◆ AIM ◆
Extract exactly those lines that lie between the start of the material and the line with "from mathutils import Vector", including both boundary lines and no others.

** Begin SUPPLIED MATERIAL **

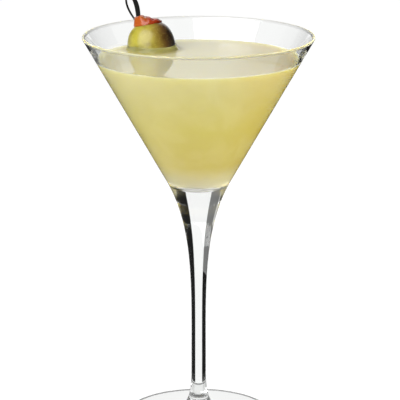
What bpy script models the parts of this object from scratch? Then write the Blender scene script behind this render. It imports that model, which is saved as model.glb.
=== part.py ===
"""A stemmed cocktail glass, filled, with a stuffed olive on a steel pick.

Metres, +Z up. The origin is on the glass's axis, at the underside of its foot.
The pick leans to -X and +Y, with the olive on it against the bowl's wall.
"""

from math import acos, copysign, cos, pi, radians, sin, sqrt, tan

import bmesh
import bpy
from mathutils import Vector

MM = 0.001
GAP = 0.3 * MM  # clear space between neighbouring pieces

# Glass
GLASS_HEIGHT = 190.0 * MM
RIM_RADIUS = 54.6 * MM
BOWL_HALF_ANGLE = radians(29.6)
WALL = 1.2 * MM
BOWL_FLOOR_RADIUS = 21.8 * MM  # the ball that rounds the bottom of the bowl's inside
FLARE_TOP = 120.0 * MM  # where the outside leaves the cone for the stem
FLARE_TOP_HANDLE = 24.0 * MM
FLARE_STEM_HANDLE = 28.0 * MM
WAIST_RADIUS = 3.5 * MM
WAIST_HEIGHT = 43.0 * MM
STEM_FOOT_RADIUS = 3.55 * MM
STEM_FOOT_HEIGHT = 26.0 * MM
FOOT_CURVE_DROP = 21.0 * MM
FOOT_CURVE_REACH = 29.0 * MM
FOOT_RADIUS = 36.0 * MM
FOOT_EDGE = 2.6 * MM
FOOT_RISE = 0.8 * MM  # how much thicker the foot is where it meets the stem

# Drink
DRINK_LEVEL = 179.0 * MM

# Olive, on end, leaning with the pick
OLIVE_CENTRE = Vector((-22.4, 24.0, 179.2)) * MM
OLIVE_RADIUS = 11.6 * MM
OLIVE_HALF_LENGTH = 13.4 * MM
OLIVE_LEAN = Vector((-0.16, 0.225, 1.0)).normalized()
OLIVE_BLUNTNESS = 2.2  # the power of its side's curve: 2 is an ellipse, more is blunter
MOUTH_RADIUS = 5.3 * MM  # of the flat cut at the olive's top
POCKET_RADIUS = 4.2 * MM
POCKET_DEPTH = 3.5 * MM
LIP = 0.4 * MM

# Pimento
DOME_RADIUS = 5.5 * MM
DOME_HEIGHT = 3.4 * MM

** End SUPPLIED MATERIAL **

◆ OUTPUT FOR THIS TASK ◆
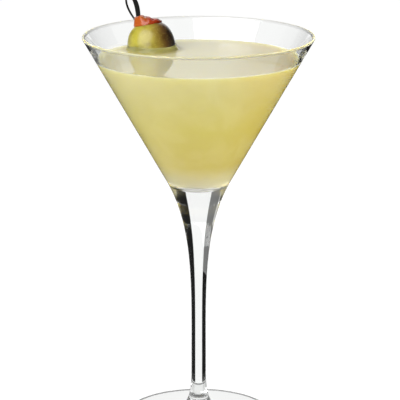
What bpy script models the parts of this object from scratch? Then write the Blender scene script behind this render. It imports that model, which is saved as model.glb.
=== part.py ===
"""A stemmed cocktail glass, filled, with a stuffed olive on a steel pick.

Metres, +Z up. The origin is on the glass's axis, at the underside of its foot.
The pick leans to -X and +Y, with the olive on it against the bowl's wall.
"""

from math import acos, copysign, cos, pi, radians, sin, sqrt, tan

import bmesh
import bpy
from mathutils import Vector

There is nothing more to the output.